Question

In a nuclear reactor, ${}^{235}U$ undergoes fission liberating 200 MeV of energy. The reactor has 10% efficiency and produces 1000MW power. If the reactor is to function for 10 years then find the total mass of Uranium required.
(A) $36.5\times {10}^{3}kg$
(B) $36\times {10}^{2}kg$
(C) $39.5\times {10}^{3}kg$
(D) $38.2\times {10}^{3}kg$

Answer 1

Hint: Uranium undergoes fission to generate energy in a nuclear reactor. The mass required can be back-calculated from the energy is produced. Sample nuclear reaction used in nuclear reactor:
$\text{Nuclear fission reaction: }{}_0^{1}n+{}_{92}^{235}U\to {}_{56}^{141}Ba+{}_{36}^{92}U+3{}_0^{1}n+Energy$ (it is just sample of uranium decay reaction in nuclear reactor.
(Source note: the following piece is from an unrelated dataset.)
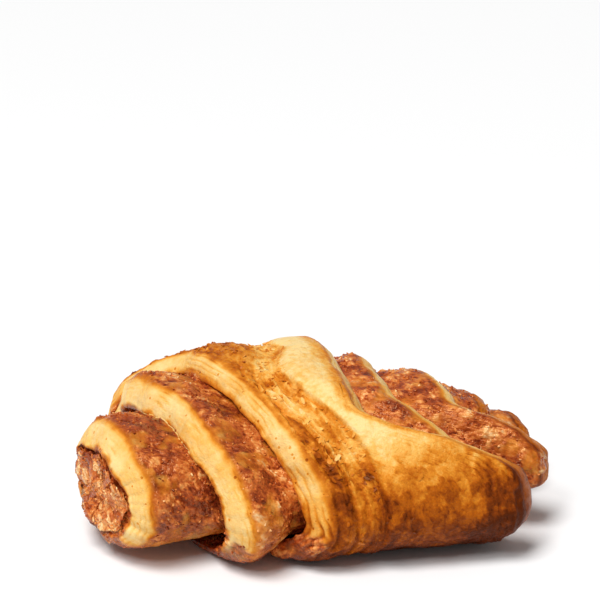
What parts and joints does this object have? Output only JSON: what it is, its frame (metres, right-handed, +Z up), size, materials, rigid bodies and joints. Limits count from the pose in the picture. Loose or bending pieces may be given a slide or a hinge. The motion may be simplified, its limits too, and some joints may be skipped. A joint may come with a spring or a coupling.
{
  "type": "cinnamon pastry",
  "caption": "Pressed cinnamon roll pastry of laminated dough, its spiral turns fanned out at both cut ends, lying on a flat underside.",
  "frame": {"origin": "under the middle of the pastry's bounding box, on the surface that it lies on", "axes": "+X along the pastry, from the fan with the large rolled core to the fan with the small one; -Y is the front side; +Z up"},
  "size_m": [0.1276, 0.0926, 0.0456],
  "materials": {
    "baked_dough": "golden baked laminated dough, satin crust"
  },
  "bodies": {
    "root": {"cinnamon_pastry": "baked_dough"}
  },
  "joints": []
}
It is not an exact reaction for this question as it just says energy released and efficiency not the product of reaction).

Formula used:
Energy:
$E=Pt$ ……(1)
where,
$P$ is the power in Watts
$t$ is the time.
Input energy:
$E_{in}={\displaystyle \frac{E_{out}}{Efficiency}}$ ……(2)
where,
$E_{out}$ is the output energy
Conversion of eV to J:
$1eV=1.6\times {10}^{-19}J$ ……(3)
Convert number of fissions to number of moles:
$n={\displaystyle \frac{no.}{N_A}}$ ……(4)
where,
$no.$= number of fissions
$N_A$ is the Avogadro number
Mass:
$m=n\times M$ ……(5)
where,
$n$ is the number of moles,
$M$ is mass per mole (molar mass).

Complete step by step solution:
Given:
1. Energy liberated by 1 fission of ${}^{235}U$($E_{fission}$) = $200MeV$
2. efficiency of reactor = 10%
3. Power produced = 1000MW
4. Number of years reactor functions = 10

To find: The expression for energy stored in the capacitor.
We know,
Nuclear fission reaction:
${}_{92}^{235}U+{}_0^{1}n\to {}_{56}^{141}Ba+{}_{36}^{92}Kr+3{}_0^{1}n+Heat$ (just for information, this question doesn’t require reaction use)

Step 1 of 3:
Calculate the energy which the reactor would supply for 10 years using eq (1):
$$\begin{gathered} E=1000\times {10}^6\times (10\times 365\times 24\times 3600s) \\ E=3.15\times {10}^{17}J \end{gathered}$$
This is the output energy.
As the efficiency is only 10%, the actual energy which had to be supplied would be calculated by eq (2):
$$\begin{gathered} E_{in}={\displaystyle \frac{3.15\times {10}^{17}}{{\displaystyle \frac{10}{100}}}} \\ {E}_{in}=3.15\times {10}^{18}J \end{gathered}$$

Step 2 of 3:
Convert the energy produced by fission of 1 ${}^{235}U$ from $MeV$ to $J$ using eq (3):
$$\begin{gathered} E_{fission}=E_{in}\times 1.6\times {10}^{-19} \\ {E}_{fission}=200\times {10}^6\times 1.6\times {10}^{-19} \\ {E}_{fission}=3.2\times {10}^{-11}J \end{gathered}$$

Step 3 of 3:
Find the total number of fissions required by:
$$\begin{gathered} no.={\displaystyle \frac{E_{in}}{E_{fission}}} \\ no.={\displaystyle \frac{3.15\times {10}^{18}}{3.2\times {10}^{-11}}} \\ no.\approx 9.8\times {10}^{28} \end{gathered}$$
Convert this number of fissions to number of moles using eq (4):
$$\begin{gathered} n={\displaystyle \frac{9.8\times {10}^{28}}{6.02\times {10}^{26}}} \\ n=163.7 \end{gathered}$$
Molar mass of ${}^{235}U$ is 235 kg/mol. Mass required for these many moles is given by eq (5):
$$\begin{gathered} m=163.7\times 235 \\ m=38.2\times {10}^{3}kg \end{gathered}$$

$\therefore$ The required mass of Uranium is $38.2\times {10}^{3}kg$. Hence, option (D) is correct.

Note:
Both nuclear fission and fusion release huge amounts of energy which is further converted into Electrical Energy through a controlled chain reaction in nuclear reactors.
It is good to read about the Manhattan Nuclear project. This project initially focused on producing the first Nuclear weapons during world war II. But later, the idea of nuclear reaction was used to transform its immense energy into generating electricity.